Q: You also emphasize the importance of propagated clocks versus ideal clocks. Why?
A: Before you build the clocks, there are no clocks. So, you have this magic "ideal" model of a clock that arrives at all the registers at the same time within a global static margin of uncertainty. After the clocks are built you change this model into a true "propagated" model of clocks where you really time the delays through the actual clock network. In this propagated clocks world, you don't need a static margin for all registers - the margin can depend on exactly which registers and which logic function you are looking at.

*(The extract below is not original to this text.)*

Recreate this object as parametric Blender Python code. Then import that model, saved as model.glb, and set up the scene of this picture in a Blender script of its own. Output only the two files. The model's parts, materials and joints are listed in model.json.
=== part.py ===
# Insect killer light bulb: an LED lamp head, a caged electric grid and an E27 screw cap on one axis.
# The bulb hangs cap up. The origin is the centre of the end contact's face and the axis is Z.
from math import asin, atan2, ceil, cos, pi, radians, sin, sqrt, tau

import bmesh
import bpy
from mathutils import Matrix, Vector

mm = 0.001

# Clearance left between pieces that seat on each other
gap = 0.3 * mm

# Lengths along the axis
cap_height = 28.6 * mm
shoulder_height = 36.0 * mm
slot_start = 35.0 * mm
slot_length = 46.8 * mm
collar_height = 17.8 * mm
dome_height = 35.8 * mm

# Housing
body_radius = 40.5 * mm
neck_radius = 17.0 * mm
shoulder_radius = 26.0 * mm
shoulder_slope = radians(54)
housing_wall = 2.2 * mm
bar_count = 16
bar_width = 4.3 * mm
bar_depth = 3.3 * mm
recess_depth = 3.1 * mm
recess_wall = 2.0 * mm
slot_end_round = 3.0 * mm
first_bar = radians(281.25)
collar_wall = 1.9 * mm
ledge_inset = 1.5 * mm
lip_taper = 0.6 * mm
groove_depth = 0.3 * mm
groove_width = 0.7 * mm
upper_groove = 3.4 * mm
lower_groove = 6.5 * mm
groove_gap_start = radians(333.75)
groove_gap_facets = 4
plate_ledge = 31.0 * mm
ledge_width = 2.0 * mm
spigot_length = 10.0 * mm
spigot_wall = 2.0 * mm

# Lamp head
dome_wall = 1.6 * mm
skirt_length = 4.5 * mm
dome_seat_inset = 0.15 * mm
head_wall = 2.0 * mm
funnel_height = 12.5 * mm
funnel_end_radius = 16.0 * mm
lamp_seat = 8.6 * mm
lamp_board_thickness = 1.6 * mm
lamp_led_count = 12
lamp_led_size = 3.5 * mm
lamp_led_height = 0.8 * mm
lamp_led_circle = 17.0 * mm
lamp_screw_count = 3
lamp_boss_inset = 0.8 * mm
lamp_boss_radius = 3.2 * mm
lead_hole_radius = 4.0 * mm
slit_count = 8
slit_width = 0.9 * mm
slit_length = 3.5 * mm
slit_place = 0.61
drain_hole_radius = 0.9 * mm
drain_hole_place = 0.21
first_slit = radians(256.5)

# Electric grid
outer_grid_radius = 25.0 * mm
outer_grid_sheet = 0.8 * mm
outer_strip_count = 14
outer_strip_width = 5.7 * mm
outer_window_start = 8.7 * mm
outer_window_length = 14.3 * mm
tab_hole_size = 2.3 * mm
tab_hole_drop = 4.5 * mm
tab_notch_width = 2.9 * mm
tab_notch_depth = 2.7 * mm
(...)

The difference between ideal and propagated clocks margins is becoming very significant, and there is no point doing clock concurrent optimization based on ideal clocks. But again this creates another chicken and egg problem; we don't know how best to build the clocks until after we have built the clocks! This is another reason why "concurrent" is such a key word for this technology.
Q: How does the Cadence acquisition benefit Azuro and its customers?
A: The ccopt technology we developed is part of place and route. Customers would much prefer to use a fully integrated clock concurrent place and route solution with the ccopt capability inside it. Ultimately, at Azuro we were a bunch of very bright guys selling an engine to people who wanted to buy a car. At Cadence we now have the entire car to work with. The integration of our engine makes every part of the car faster, more efficient, and provides a much smoother overall driving experience for low power, high-performance applications. We have the right technology and the right business model....finally!
So the next question is, why Cadence? The number one thing for me is that I think Cadence has the right vision with EDA360. The number two thing is that Cadence's management team truly embraces this vision and is executing on it aggressively.
Q: It sounds like clock concurrent technology has the potential to reshape the IC physical implementation flow. Would you agree?
A: Yes. I think clock concurrent design is going to be as big for EDA as physical synthesis was 10 years ago.